Quarterly OKRs are common, but agile teams thrive on feedback. Use sprint-level reviews to ask: Are these still the right goals? If the environment shifts, your objectives should too. Don’t feel the need to keep an objective that no longer makes sense, or has already been achieved. Agility is not just about delivery—it’s about strategy responding to change.

5. Make it visible

Dashboards work best when they show both task flow and OKR progress. Visibility creates alignment without adding more meetings. When everyone can see the connection between their work and outcomes, they will feel energized and ready to take on more.

A system that learns

When you combine OKRs and agile, you’re not just aligning goals with execution. You’re creating a system that learns. It learns what matters, how to measure it, and how to adapt when the environment shifts.

The real transformation happens when OKRs stop being a quarterly exercise and start becoming part of the team’s rhythm. A quiet, steady compass that keeps everyone oriented toward impact.

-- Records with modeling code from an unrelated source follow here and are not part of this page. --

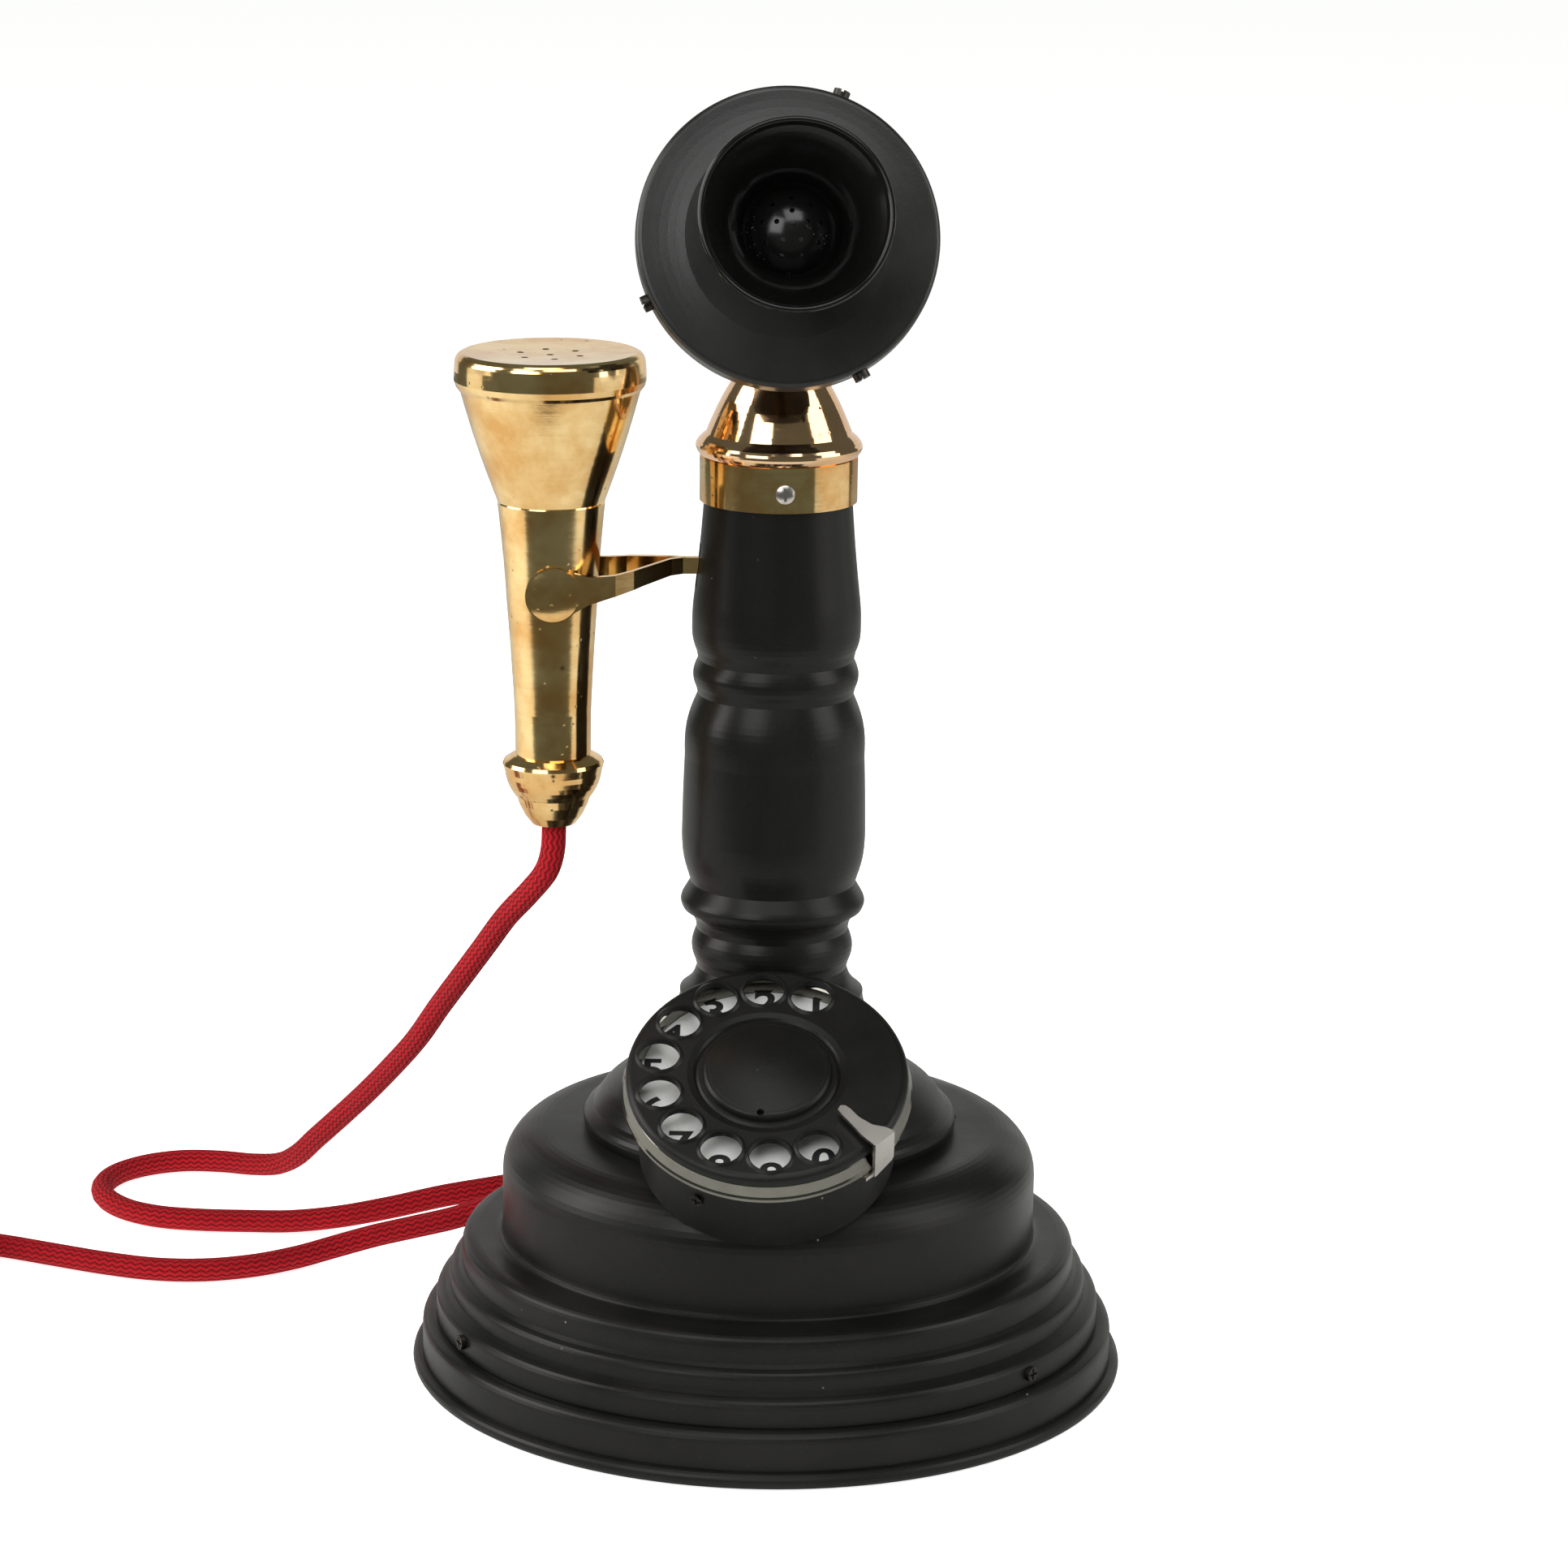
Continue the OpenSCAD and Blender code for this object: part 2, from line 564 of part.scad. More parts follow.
// Outline of the prongs from the side
prong_side = [[-24, 236.4], [-30, 236.2], [-38, 235], [-46, 233.8], [-53, 233.6], [-57, 234.6],
    [-57, 223.6], [-53, 225.9], [-47, 227.6], [-38, 229.9], [-30, 231.5], [-24, 231.8]];
module prong(side) {
    outer = [for (i = [0:len(prong_line) - 1]) prong_line[i] - prong_t / 2 * normal(prong_line, i)];
    inner = [for (i = [len(prong_line) - 1:-1:0]) prong_line[i] + prong_t / 2 * normal(prong_line, i)];
    mirror([0, side < 0 ? 1 : 0, 0]) {
        intersection() {
            translate([0, 0, 210]) linear_extrude(40) polygon(concat(outer, inner));
            translate([0, 20, 0]) rotate([90, 0, 0]) linear_extrude(22) polygon(prong_side);
        }
        pin_y(paddle_r, paddle_x, paddle_z, fork_gap, fork_gap + prong_t);
        intersection() {
            pin_y(paddle_r, paddle_x, paddle_z, fork_gap + 0.5, fork_gap + 4);
            translate([paddle_x, fork_gap + prong_t + 1.1 - dish_r, paddle_z]) sphere(r = dish_r);
        }
    }
}
module hook_lever() {
    color("#c9a45c") at_column() difference() {
        union() {
            prong(1);
            prong(-1);
            block([-27.5, -1.3, 231.7], [-9, 1.3, 236.3]);
            pin_y(4, hook_pivot_x, hook_z, -3, 3);
            block([-6, -1.3, hook_z - 1.6], [9, 1.3, hook_z + 2]);
        }
        pin_y(1.56, hook_pivot_x, hook_z, -10, 10);
    }
}
module hook_pin() color("#9a9a94") at_column() pin_y(1.5, hook_pivot_x, hook_z, -16.5, 16.5);
module hook_spring() {
    color("#a8a8a2") at_column() {
        block([9, -3, chamber_z + 21.6], [13.6, 3, chamber_z + 24.4]);
        block([-2, -2.4, chamber_z + 22.4], [9.4, 2.4, chamber_z + 22.8]);
    }
}
module switch_stack() {
    color("#6b4a2c") at_column() {
        block([2.5, -6, chamber_z + 5], [10.5, 6, chamber_z + 8]);
        for (z = [8, 10.5]) block([-4, -2.5, chamber_z + z], [8.5, 2.5, chamber_z + z + 0.5]);
        block([5.5, -5, chamber_z + 8], [9.5, 5, chamber_z + 12.5]);
    }
}

// ---- receiver -----------------------------------------------------------------------------

bell_top = 283.4;
cap_line = concat([[24.35, bell_top + 0.05], [25.2, bell_top + 0.05], [26, bell_top + 1.1], [ear_r, 286.2]],
    bow([ear_r, 286.2], [ear_r - 0.3, ear_z - 2.2], 0.1, 4), bow([ear_r - 0.3, ear_z - 2.2], [24, ear_z], 0.5, 5),
    [[22.6, ear_z - 0.1]], bow([22.6, ear_z - 0.1], [0, ear_z - 1], -0.2, 6));
module receiver_cap() {
    color("#d8b25a") at_receiver() difference() {
        lathe(concat(cap_line, [[0, ear_z - 2.6], [24, ear_z - 2.6], [24.35, ear_z - 3.4]]));
        rod(1, 280, 300);
        for (i = [1:6]) rotate([0, 0, 60 * i + 36]) translate([8.8, 0, 0]) rod(1, 280, 300);
    }
}
module diaphragm() color("#55554f") at_receiver() rod(23.6, 290, 290.4);
seam_z = 252.4;
bell_line = bow([14.9, seam_z], [24.9, bell_top], 0.45, 10);
module receiver_bell() {
    color("#d8b25a") at_receiver()
        lathe(concat([[14.9, seam_z]], bell_line, [[24.2, bell_top], [24.2, 290], [22.4, 290], [22.4, 284],
            [21.8, 280]], bow([21.8, 280], [13.2, seam_z], 0.4, 6)));
}
barrel_line = concat([[14.7, seam_z], [14.9, seam_z - 0.5], [14.5, seam_z - 4.4]],
    bow([14.5, seam_z - 4.4], [12.6, 224], 0.15, 6), bow([12.6, 224], [10.7, 193], 0.1, 5), [[10.55, 180.6]]);
module receiver_barrel() {
    color("#cfa953") at_receiver() lathe(concat([[9.2, 180.6], [9.2, 240], [13, seam_z]], barrel_line));
}
tail_line = concat([[5.2, 160]], [[6.2, 160.4], [8.1, 162.9], [9.7, 166.2], [10.4, 168.4], [10.9, 168.7]],
    bow([10.9, 168.7], [13.6, 175.6], 0.5, 5), [[14.2, 177.8], [13.8, 178.8], [11.6, 180.2], [10.6, 180.6]]);
module receiver_tail() {
    color("#d8b25a") at_receiver() lathe(concat([[3.6, 160]], tail_line, [[3.6, 180.6]]));
}
module receiver_magnet() {
    color("#4a4a4a") at_receiver() {
        block([-6.5, -3, 195], [-2.5, 3, 289]);
        block([2.5, -3, 195], [6.5, 3, 289]);
        block([-6.5, -3, 191], [6.5, 3, 195]);
        rod(9.2, 188, 191);
    }
}
module receiver_coil() {
    color("#7c2f22") at_receiver() {
        ring(12, 7.2, 268, 284);
        ring(12, 7.2, 286, 288.6);
    }
}

// ---- ringer and wiring inside the base ------------------------------------------------------

floor_z = 2.7;
gong_x = 33;
gong_y = 24;
gong_r = 25;
module gongs() {
    color("#b7a069") for (s = [-1, 1]) translate([gong_x * s, gong_y, 0]) difference() {
        lathe(concat([[0, 31], [6, 31], [6, 30.6]], bow([6, 30.6], [gong_r, 20], 5, 8), [[gong_r, 17],
            [gong_r - 1.2, 17], [gong_r - 1.2, 19.6]], bow([gong_r - 1.2, 19.6], [6, 29.2], -4.8, 8), [[0, 29.2]]));
        rod(2, 0, 40);
    }
}
module ringer_frame() {
    color("#6f6f6b") {
        block([-44, -30, floor_z], [44, 34, floor_z + 2]);
        for (s = [-1, 1]) translate([gong_x * s, gong_y, 0]) {
            rod(2, floor_z + 2, 33);
            rod(4, floor_z + 2, 29.2);
        }
        for (s = [-1, 1]) block([12 * s - 2, -26, floor_z + 2], [12 * s + 2, -23, 26]);
        rod(3, floor_z + 2, 12);
        rod(1.5, floor_z + 2, 24);
    }
}
module ringer_coils() {
    color("#7c2f22") for (s = [-1, 1]) translate([12 * s, 0, 18]) rotate([90, 0, 0]) {
        rod(8.5, 5, 22.9);
        rod(2.5, 2.5, 5);
    }
}
module clapper() {
    color("#8c8c86") {
        difference() {
            union() {
                rod(3, 12.4, 22);
                block([-1.2, 1, 16], [1.2, gong_y - 2, 18.4]);
                block([-17, 1.2, 15], [17, 2.2, 21]);
            }
            rod(1.56, 0, 40);
        }
        translate([0, gong_y, 17.4]) sphere(r = 4.2, $fn = 48);
    }
}
module terminal_board() {
    color("#5a3a22") {
        block([-26, -66, floor_z], [26, -42, floor_z + 4]);
        for (i = [-2:2]) translate([i * 10, -54, 0]) rod(2.6, floor_z + 4, floor_z + 6.5);
    }
}
module induction_coil() {
    color("#7c2f22") translate([-62, -24, floor_z + 11]) rotate([90, 0, 0]) {
        rod(10, -16, 22);
        ring(11, 3, -19, -16);
        ring(11, 3, 22, 25);
    }
}
module condenser() color("#9b9b94") block([52, -48, floor_z], [70, -2, floor_z + 22]);

// ---- cords --------------------------------------------------------------------------------

module cord_grommets() {
    color("#161616") for (a = grommet_angles) rotate([0, 0, a]) difference() {
        union() {
            pin_x(4.25, 0, grommet_z, 89, 97);
            pin_x(5.3, 0, grommet_z, 95.4, 97);
        }
        pin_x(cord_r + 0.12, 0, grommet_z, 80, 100);
    }
}

// A round tube with one ring of sides at each point of its route
up = [-0.3, 0.3, 1] / norm([-0.3, 0.3, 1]);
function way(p, i) = let (d = p[min(i + 1, len(p) - 1)] - p[max(i - 1, 0)]) d / norm(d);
function unit(v) = v / norm(v);
module tube(route, r, sides = 8) {
    n = len(route);
    points = [for (i = [0:n - 1]) let (t = way(route, i), u = unit(cross(t, up)), v = cross(t, u))
        each [for (k = [0:sides - 1]) route[i] + r * (cos(360 * k / sides) * u + sin(360 * k / sides) * v)]];
    sides_faces = [for (i = [0:n - 2], k = [0:sides - 1]) let (m = (k + 1) % sides)
        each [[i * sides + k, i * sides + m, (i + 1) * sides + m], [i * sides + k, (i + 1) * sides + m, (i + 1) * sides + k]]];
    ends = [[for (k = [sides - 1:-1:0]) k], [for (k = [0:sides - 1]) (n - 1) * sides + k]];
    polyhedron(points, concat(sides_faces, ends), convexity = 10);
}
receiver_route = [[-61.6, -5.8, 159.7], [-62, -5.5, 152], [-64.1, -3, 145], [-69.5, 5, 136.5],
    [-76.5, 15.5, 126.5], [-84, 28, 113.5], [-91.5, 41, 100.5], [-99, 54, 87.5], [-107, 68, 73],
    [-115.5, 82, 60], [-125, 97, 46.5], [-134.5, 111, 34], [-144, 124, 22], [-151, 134, 13],
    [-158, 143, 7], [-167, 150, 4.2], [-178, 154, 3.6], [-190, 154, 3.6], [-201, 149, 3.6],
    [-209, 140, 3.6], [-212, 128, 3.6], [-209, 116, 3.6], [-201, 106, 3.6], [-190, 100, 3.6],
    [-177, 97.8, 3.6], [-163, 97.5, 3.6], [-149, 97.5, 3.8], [-134, 98, 5.4], [-118, 98.7, 8.5],
    [-102, 99, 12.4], [-86, 98.8, 15.6], [-73, 98.3, 18.2], [-62, 97, 20.2], [-53.5, 94.5, 21.3],
    [-47.4, 89.2, 21.5], [-45.1, 84.8, 21.5], [-42, 79, 21.5]];
line_route = [[-58.7, 67.5, 21.5], [-63.6, 73.2, 21.5], [-66.9, 77, 21.5], [-73.5, 81, 19.6], [-85, 81, 15.8],
    [-97, 79.5, 12.2], [-109, 78, 9.6], [-121, 76, 7.2], [-133, 72, 4.8], [-144, 65, 3.7], [-156, 57.5, 3.6],
    [-170, 53, 3.6], [-185, 53, 3.6], [-201, 57.5, 3.6], [-217, 64, 3.6], [-234, 71, 3.6], [-251, 76, 3.6],
    [-268, 78, 3.6]];
coil_at = [-284, 38];
coil_in = 29;
coil_out = 44;
coil_h = 14.4;
plug_y = -36;
plug_x = -252;
plug_z = 7.1;
tail_route = [[-270, 2, 18.4], [-257, 1.5, 16], [-244, -0.5, 10.5], [-232.5, -6, 5.5], [-227, -16, 3.7],
    [-230, -27, 4.4], [-239.5, -34.9, 6.6], [-246.5, plug_y, plug_z], [plug_x, plug_y, plug_z]];
module receiver_cord() color("#a3101c") tube(receiver_route, cord_r);
module line_cord() {
    color("#a3101c") {
        tube(line_route, cord_r);
        tube(tail_route, cord_r);
    }
}
module line_cord_coil() {
    color("#8d0f1a") translate(coil_at) lathe([[coil_in + 2, 0.1], [coil_out - 2, 0.1], [coil_out, 2.1],
        [coil_out, coil_h - 2], [coil_out - 2, coil_h], [coil_out - 4, 21.4], [coil_in + 4, 21.4],
        [coil_in + 2, coil_h], [coil_in, coil_h - 2], [coil_in, 2.1]]);
}
module line_plug() {
    translate([plug_x, plug_y, plug_z]) rotate([0, -90, 0]) {
        color("#1a1a1a") lathe([[0, 0.05], [4.4, 0.05], [6.6, 12], [7, 14], [7, 30], [6.2, 31.5], [0, 31.5]]);
        color("#d8b25a") lathe([[0, 31.5], [3.1, 31.5], [3.1, 54], [2.1, 56], [2.1, 57], [3.1, 59.5], [1, 63], [0, 63]]);
    }
}

base_tray();
felt_pad();
bottom_plate();
bottom_screws();
base_shell();
shell_screws();
column_foot();
column();
tie_pipe();
pipe_nuts();
collar_band();
collar_screw();
neck_dome();
head_clevis();
tilt_pin();
dial_cup();
cup_screws();
dial_wedge();
dial_bolt();
dial_bezel();
number_plate();
finger_stop();
dial_frame();
spring_barrel();
pulse_contacts();
finger_wheel();
wheel_cap();
dial_shaft();
dial_gear();
governor_pinion();
governor_rotor();
face_plate();
face_screws();
mouthpiece();
grille();
transmitter_housing();
carbon_capsule();
hook_lever();
hook_pin();
hook_spring();
switch_stack();
receiver_cap();
diaphragm();
receiver_bell();
receiver_barrel();
receiver_tail();
receiver_magnet();
receiver_coil();
gongs();
ringer_frame();
ringer_coils();
clapper();
terminal_board();
induction_coil();
condenser();
cord_grommets();
receiver_cord();
line_cord();
line_cord_coil();
line_plug();
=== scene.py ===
import json
import math
import random

import bpy
from mathutils import Matrix, Vector


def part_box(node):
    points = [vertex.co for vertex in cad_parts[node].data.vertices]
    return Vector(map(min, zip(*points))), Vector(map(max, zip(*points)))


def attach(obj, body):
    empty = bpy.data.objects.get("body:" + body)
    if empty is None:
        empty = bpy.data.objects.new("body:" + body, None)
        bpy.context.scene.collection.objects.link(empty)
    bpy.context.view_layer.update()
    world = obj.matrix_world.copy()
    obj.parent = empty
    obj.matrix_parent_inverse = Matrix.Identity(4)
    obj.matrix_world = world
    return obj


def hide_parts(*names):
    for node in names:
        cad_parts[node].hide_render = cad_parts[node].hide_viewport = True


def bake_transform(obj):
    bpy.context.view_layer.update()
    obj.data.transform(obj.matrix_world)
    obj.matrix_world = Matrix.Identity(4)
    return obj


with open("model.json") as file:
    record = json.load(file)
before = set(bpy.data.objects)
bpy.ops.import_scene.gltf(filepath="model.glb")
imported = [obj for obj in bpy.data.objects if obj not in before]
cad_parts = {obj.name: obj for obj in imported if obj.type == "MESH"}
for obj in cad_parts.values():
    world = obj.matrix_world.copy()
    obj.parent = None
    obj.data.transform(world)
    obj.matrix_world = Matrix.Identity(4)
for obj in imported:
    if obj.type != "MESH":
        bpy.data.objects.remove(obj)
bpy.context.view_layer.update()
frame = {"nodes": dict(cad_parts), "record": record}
record = frame["record"]
MM = 0.001

# ---- places, from the frame ------------------------------------------------------------------


def joint(name):
    return next(j for j in record["behaviour"]["joints"] if j["name"] == name)


def middle(node):
    lo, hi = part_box(node)
    return (lo + hi) / 2


# The dial's own frame: its centre on the wheel's axis and its face's outward normal
DIAL_AXIS = Vector(joint("dial_turn")["axis"]).normalized()
DIAL_NORMAL = -DIAL_AXIS
DIAL_CENTRE = Vector(joint("dial_turn")["pos_m"])
DIAL_RIGHT = Vector((1, 0, 0))
DIAL_UP = DIAL_NORMAL.cross(DIAL_RIGHT)


def on_dial(u, v, h):
    return DIAL_CENTRE + DIAL_RIGHT * u + DIAL_UP * v + DIAL_NORMAL * h


# ---- shader networks -------------------------------------------------------------------------


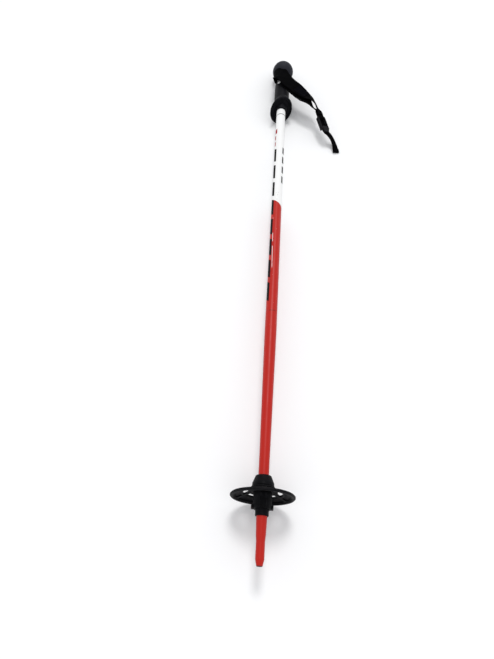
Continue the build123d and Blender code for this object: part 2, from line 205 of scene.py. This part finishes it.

Further reading and resources

External references

Other blog from Xodiac

A final thought

Every agile team is like a ship navigating complex waters. The sprint cycle is the engine room, steadily keeping things moving. But without a compass, even the best engine can send you in circles. OKRs provide that compass. They point the way, not by dictating every move, but by making sure every sprint takes you closer to the destination that truly matters.

What would change in your organization if every sprint conversation was connected to the outcomes that matter most?